→ Aim: Please give the listing again, word for word, with nothing left out.

→ Data shown:
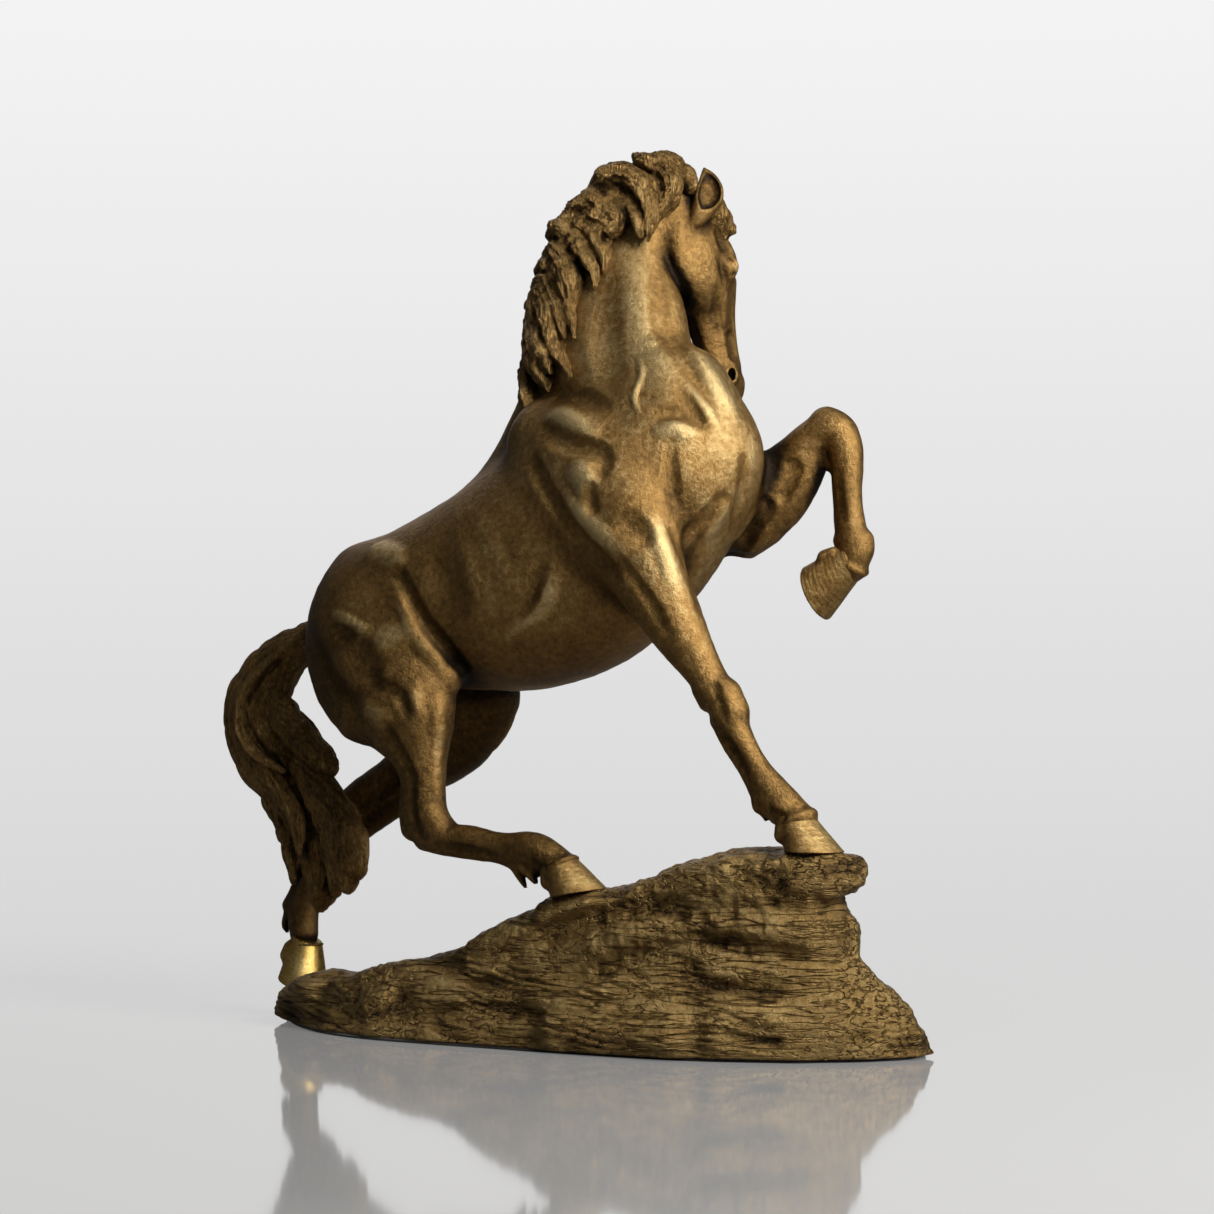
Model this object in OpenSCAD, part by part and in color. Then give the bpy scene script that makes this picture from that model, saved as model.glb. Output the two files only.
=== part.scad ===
// Cast bronze statuette of a horse on a sloping rock, one foreleg raised and the head turned
// to its left. The horse faces +X, +Y is its left side and +Z is up. The origin is the middle
// of the felt's underside. The casting is welded up from hollow and solid sections, and three
// studs with nuts hold it down on the hollow rock.

/* [Overall] */
// Overall height of the statuette, felt to mane
statue_height = 441; // [400:1:540]
// Wall of the hollow castings
wall = 4; // [3:0.5:5]
// Fullness of the barrel, chest and neck
fullness = 1; // [0.9:0.01:1.08]

/* [Rock] */
// Height of the ledge under the front hoof
ledge_height = 98; // [94:1:102]
// Thickness of the felt glued under the rock
felt_thickness = 1.5; // [1:0.5:3]

/* [Fixings] */
// Thread diameter of the hoof studs
stud_d = 4; // [3:0.5:5]
// Diameter of the clearance hole for each stud
stud_hole_d = 4.5; // [4.2:0.1:5.5]
// Depth of each stud inside its hoof
stud_grip = 8; // [6:1:10]
// Across-flats size of the nuts
nut_af = 7; // [5.5:0.5:8]
// Height of the nuts
nut_h = 3.2; // [2:0.2:4]
// Outside diameter of the washers
washer_d = 9; // [8:0.5:10]
// Thickness of the washers
washer_t = 0.8; // [0.5:0.1:1]

/* [Facets] */
// Points round each cast section
sides = 16; // [12:2:20]
// Rings between neighbouring stations
rings_per_span = 2; // [1:1:3]

/* [Hidden] */

design_height = 441;
k = statue_height / design_height;
neck_seam_z = 301;
across = [0, 1, 0];
head_right = [0.95, -0.33, 0];
right_ear_width = [0.84, 0.54, 0];
left_ear_width = [-0.33, 0.94, 0];

// Stations of the sections: centre x, y, z, then half width and half depth.
torso_stations = [
    [-153, 0, 201, 8, 7], [-147, 0, 200, 24, 18], [-133, 0, 203, 35, 30], [-110, 0, 212, 43, 39],
    [-82, 0, 217, 46, 43], [-52, 0, 223, 47, 50], [-24, 0, 230, 48, 57], [4, 0, 243, 46, 61],
    [30, 0, 262, 43, 58], [55, 0, 277, 38, 47], [77, 0, 286, 32, 34], [91, 0, 291, 20, 19],
    [97, 0, 293, 8, 7]];
neck_stations = [
    [45, 0, 276, 33, 50], [37, 0, 301, 32, 59], [29, 3, 322, 28, 48], [24, 6, 342, 24, 41],
    [22, 11, 364, 21, 37], [26, 18, 388, 18, 26], [35, 24, 406, 15, 19], [41, 27, 416, 11, 12]];
head_stations = [
    [41, 28, 420, 8, 8], [43, 31, 413, 13, 14], [45, 35, 400, 16, 19], [46, 39, 386, 17, 21],
    [48, 43, 372, 14, 18], [50, 48, 357, 10, 13], [51, 52, 345, 9, 11], [53, 56, 331, 9, 10],
    [54, 58, 323, 6, 7]];
ear_right_stations = [
    [57, 26, 404, 4, 3], [60, 27, 410, 6, 4], [62, 29, 418, 7, 4], [62, 29, 425, 5, 3],
    [60, 30, 430, 1.5, 1.2]];
ear_left_stations = [
    [30, 35, 404, 4, 3], [28, 38, 410, 6, 4], [27, 41, 418, 7, 4], [28, 41, 425, 5, 3],
    [29, 41, 430, 1.5, 1.2]];
foreleg_right_stations = [
    [14, -22, 298, 10, 16], [26, -27, 282, 15, 25], [42, -30, 263, 18, 29], [57, -33, 244, 17, 24],
    [68, -35, 227, 15, 19], [81, -35, 206, 13, 15], [95, -34, 185, 10, 10.5],
    [106, -32, 167, 9.5, 9], [115, -32, 153, 7, 6.5], [124, -31, 138, 6, 5.5],
    [133, -30, 122, 7.5, 8], [145, -30, 112, 7.5, 7.5]];
foreleg_left_stations = [
    [20, 22, 296, 10, 16], [40, 26, 284, 15, 25], [62, 30, 272, 17, 27], [80, 33, 267, 16, 24],
    [94, 35, 269, 14, 20], [106, 36, 280, 12.5, 16], [117, 37, 293, 11, 11.5],
    [128, 37, 299, 10, 10], [134, 37, 288, 8.5, 8.5], [137, 36, 267, 6, 7],
    [139, 36, 249, 8, 9], [140, 36, 237, 7, 7]];
hindleg_right_stations = [
    [-115, -20, 228, 9, 12], [-108, -25, 216, 18, 28], [-97, -30, 196, 20, 36],
    [-80, -33, 171, 18, 31], [-68, -34, 147, 13, 20], [-64, -35, 123, 9.5, 12.5],
    [-60, -37, 105, 9, 11], [-35, -38, 100, 7, 8.5], [-14, -38, 97, 6, 7.5], [4, -38, 95, 8, 9],
    [19, -38, 87, 7.5, 8]];
hindleg_left_stations = [
    [-98, 22, 208, 18, 32], [-90, 30, 184, 20, 35], [-92, 34, 160, 17, 27], [-108, 36, 142, 14, 20],
    [-132, 35, 127, 11, 14], [-156, 32, 113, 9.5, 13], [-173, 29, 98, 9, 11.5],
    [-182, 26, 77, 6.5, 8], [-186, 22, 56, 8, 9.5], [-181, 19, 39, 7.5, 8]];
tail_dock_stations = [
    [-148, 0, 204, 8, 7], [-164, 0, 200, 10, 10], [-178, 0, 194, 12, 12], [-192, 0, 181, 14, 16],
    [-199, 0, 163, 16, 19], [-195, 1, 147, 16, 20], [-187, 2, 134, 14, 18]];
tail_lock_inner_stations = [
    [-183, -3, 167, 8, 8], [-172, -5, 154, 8, 9], [-160, -6, 144, 8, 8], [-149, -7, 136, 6, 6],
    [-144, -7, 131, 2, 2]];
tail_lock_outer_stations = [
    [-168, -5, 139, 8, 9], [-152, -7, 123, 9, 11], [-139, -8, 107, 10, 11], [-131, -8, 91, 9, 10],
    [-129, -8, 76, 3, 3]];
tail_switch_stations = [
    [-190, 1, 141, 15, 17], [-179, 3, 123, 15, 18], [-168, 4, 104, 14, 16], [-161, 4, 87, 11, 13],
    [-159, 3, 71, 8, 9], [-159, 3, 61, 3, 3]];
forelock_stations = [
    [46, 34, 422, 8, 5], [54, 40, 417, 9, 6], [58, 46, 408, 8, 5], [57, 50, 397, 3, 3]];
mane_poll_stations = [
    [27, 17, 437, 4, 3], [34, 19, 434, 9, 6], [42, 20, 432, 10, 7], [49, 22, 428, 8, 6],
    [54, 25, 422, 4, 3]];
mane_upper_stations = [
    [-6, 7, 395, 9, 8], [2, 8, 405, 12, 11], [11, 10, 416, 13, 12], [22, 12, 425, 12, 9],
    [31, 13, 428, 6, 6]];
mane_middle_stations = [
    [-18, 0, 364, 8, 7], [-13, 1, 374, 12, 10], [-8, 2, 386, 13, 12], [-3, 4, 399, 10, 9],
    [1, 6, 407, 5, 5]];
mane_lower_stations = [
    [-25, 0, 312, 4, 4], [-20, -1, 324, 8, 6], [-15, -3, 340, 12, 9], [-13, -3, 357, 12, 10],
    [-14, -1, 370, 8, 8]];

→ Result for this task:
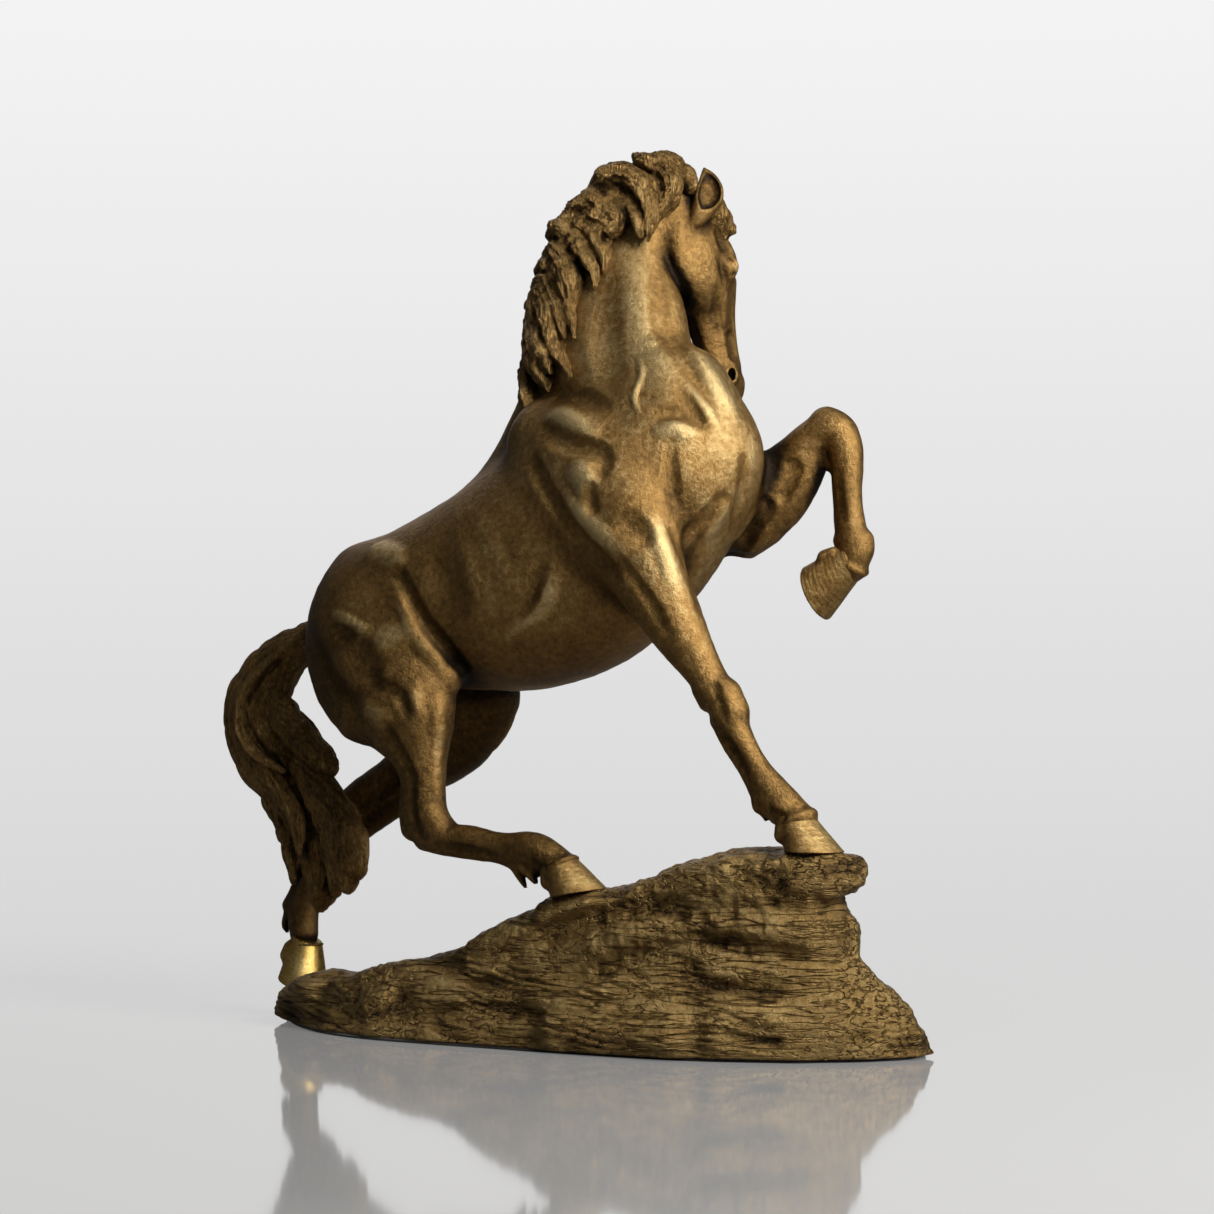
Model this object in OpenSCAD, part by part and in color. Then give the bpy scene script that makes this picture from that model, saved as model.glb. Output the two files only.
=== part.scad ===
// Cast bronze statuette of a horse on a sloping rock, one foreleg raised and the head turned
// to its left. The horse faces +X, +Y is its left side and +Z is up. The origin is the middle
// of the felt's underside. The casting is welded up from hollow and solid sections, and three
// studs with nuts hold it down on the hollow rock.

/* [Overall] */
// Overall height of the statuette, felt to mane
statue_height = 441; // [400:1:540]
// Wall of the hollow castings
wall = 4; // [3:0.5:5]
// Fullness of the barrel, chest and neck
fullness = 1; // [0.9:0.01:1.08]

/* [Rock] */
// Height of the ledge under the front hoof
ledge_height = 98; // [94:1:102]
// Thickness of the felt glued under the rock
felt_thickness = 1.5; // [1:0.5:3]

/* [Fixings] */
// Thread diameter of the hoof studs
stud_d = 4; // [3:0.5:5]
// Diameter of the clearance hole for each stud
stud_hole_d = 4.5; // [4.2:0.1:5.5]
// Depth of each stud inside its hoof
stud_grip = 8; // [6:1:10]
// Across-flats size of the nuts
nut_af = 7; // [5.5:0.5:8]
// Height of the nuts
nut_h = 3.2; // [2:0.2:4]
// Outside diameter of the washers
washer_d = 9; // [8:0.5:10]
// Thickness of the washers
washer_t = 0.8; // [0.5:0.1:1]

/* [Facets] */
// Points round each cast section
sides = 16; // [12:2:20]
// Rings between neighbouring stations
rings_per_span = 2; // [1:1:3]

/* [Hidden] */

design_height = 441;
k = statue_height / design_height;
neck_seam_z = 301;
across = [0, 1, 0];
head_right = [0.95, -0.33, 0];
right_ear_width = [0.84, 0.54, 0];
left_ear_width = [-0.33, 0.94, 0];

// Stations of the sections: centre x, y, z, then half width and half depth.
torso_stations = [
    [-153, 0, 201, 8, 7], [-147, 0, 200, 24, 18], [-133, 0, 203, 35, 30], [-110, 0, 212, 43, 39],
    [-82, 0, 217, 46, 43], [-52, 0, 223, 47, 50], [-24, 0, 230, 48, 57], [4, 0, 243, 46, 61],
    [30, 0, 262, 43, 58], [55, 0, 277, 38, 47], [77, 0, 286, 32, 34], [91, 0, 291, 20, 19],
    [97, 0, 293, 8, 7]];
neck_stations = [
    [45, 0, 276, 33, 50], [37, 0, 301, 32, 59], [29, 3, 322, 28, 48], [24, 6, 342, 24, 41],
    [22, 11, 364, 21, 37], [26, 18, 388, 18, 26], [35, 24, 406, 15, 19], [41, 27, 416, 11, 12]];
head_stations = [
    [41, 28, 420, 8, 8], [43, 31, 413, 13, 14], [45, 35, 400, 16, 19], [46, 39, 386, 17, 21],
    [48, 43, 372, 14, 18], [50, 48, 357, 10, 13], [51, 52, 345, 9, 11], [53, 56, 331, 9, 10],
    [54, 58, 323, 6, 7]];
ear_right_stations = [
    [57, 26, 404, 4, 3], [60, 27, 410, 6, 4], [62, 29, 418, 7, 4], [62, 29, 425, 5, 3],
    [60, 30, 430, 1.5, 1.2]];
ear_left_stations = [
    [30, 35, 404, 4, 3], [28, 38, 410, 6, 4], [27, 41, 418, 7, 4], [28, 41, 425, 5, 3],
    [29, 41, 430, 1.5, 1.2]];
foreleg_right_stations = [
    [14, -22, 298, 10, 16], [26, -27, 282, 15, 25], [42, -30, 263, 18, 29], [57, -33, 244, 17, 24],
    [68, -35, 227, 15, 19], [81, -35, 206, 13, 15], [95, -34, 185, 10, 10.5],
    [106, -32, 167, 9.5, 9], [115, -32, 153, 7, 6.5], [124, -31, 138, 6, 5.5],
    [133, -30, 122, 7.5, 8], [145, -30, 112, 7.5, 7.5]];
foreleg_left_stations = [
    [20, 22, 296, 10, 16], [40, 26, 284, 15, 25], [62, 30, 272, 17, 27], [80, 33, 267, 16, 24],
    [94, 35, 269, 14, 20], [106, 36, 280, 12.5, 16], [117, 37, 293, 11, 11.5],
    [128, 37, 299, 10, 10], [134, 37, 288, 8.5, 8.5], [137, 36, 267, 6, 7],
    [139, 36, 249, 8, 9], [140, 36, 237, 7, 7]];
hindleg_right_stations = [
    [-115, -20, 228, 9, 12], [-108, -25, 216, 18, 28], [-97, -30, 196, 20, 36],
    [-80, -33, 171, 18, 31], [-68, -34, 147, 13, 20], [-64, -35, 123, 9.5, 12.5],
    [-60, -37, 105, 9, 11], [-35, -38, 100, 7, 8.5], [-14, -38, 97, 6, 7.5], [4, -38, 95, 8, 9],
    [19, -38, 87, 7.5, 8]];
hindleg_left_stations = [
    [-98, 22, 208, 18, 32], [-90, 30, 184, 20, 35], [-92, 34, 160, 17, 27], [-108, 36, 142, 14, 20],
    [-132, 35, 127, 11, 14], [-156, 32, 113, 9.5, 13], [-173, 29, 98, 9, 11.5],
    [-182, 26, 77, 6.5, 8], [-186, 22, 56, 8, 9.5], [-181, 19, 39, 7.5, 8]];
tail_dock_stations = [
    [-148, 0, 204, 8, 7], [-164, 0, 200, 10, 10], [-178, 0, 194, 12, 12], [-192, 0, 181, 14, 16],
    [-199, 0, 163, 16, 19], [-195, 1, 147, 16, 20], [-187, 2, 134, 14, 18]];
tail_lock_inner_stations = [
    [-183, -3, 167, 8, 8], [-172, -5, 154, 8, 9], [-160, -6, 144, 8, 8], [-149, -7, 136, 6, 6],
    [-144, -7, 131, 2, 2]];
tail_lock_outer_stations = [
    [-168, -5, 139, 8, 9], [-152, -7, 123, 9, 11], [-139, -8, 107, 10, 11], [-131, -8, 91, 9, 10],
    [-129, -8, 76, 3, 3]];
tail_switch_stations = [
    [-190, 1, 141, 15, 17], [-179, 3, 123, 15, 18], [-168, 4, 104, 14, 16], [-161, 4, 87, 11, 13],
    [-159, 3, 71, 8, 9], [-159, 3, 61, 3, 3]];
forelock_stations = [
    [46, 34, 422, 8, 5], [54, 40, 417, 9, 6], [58, 46, 408, 8, 5], [57, 50, 397, 3, 3]];
mane_poll_stations = [
    [27, 17, 437, 4, 3], [34, 19, 434, 9, 6], [42, 20, 432, 10, 7], [49, 22, 428, 8, 6],
    [54, 25, 422, 4, 3]];
mane_upper_stations = [
    [-6, 7, 395, 9, 8], [2, 8, 405, 12, 11], [11, 10, 416, 13, 12], [22, 12, 425, 12, 9],
    [31, 13, 428, 6, 6]];
mane_middle_stations = [
    [-18, 0, 364, 8, 7], [-13, 1, 374, 12, 10], [-8, 2, 386, 13, 12], [-3, 4, 399, 10, 9],
    [1, 6, 407, 5, 5]];
mane_lower_stations = [
    [-25, 0, 312, 4, 4], [-20, -1, 324, 8, 6], [-15, -3, 340, 12, 9], [-13, -3, 357, 12, 10],
    [-14, -1, 370, 8, 8]];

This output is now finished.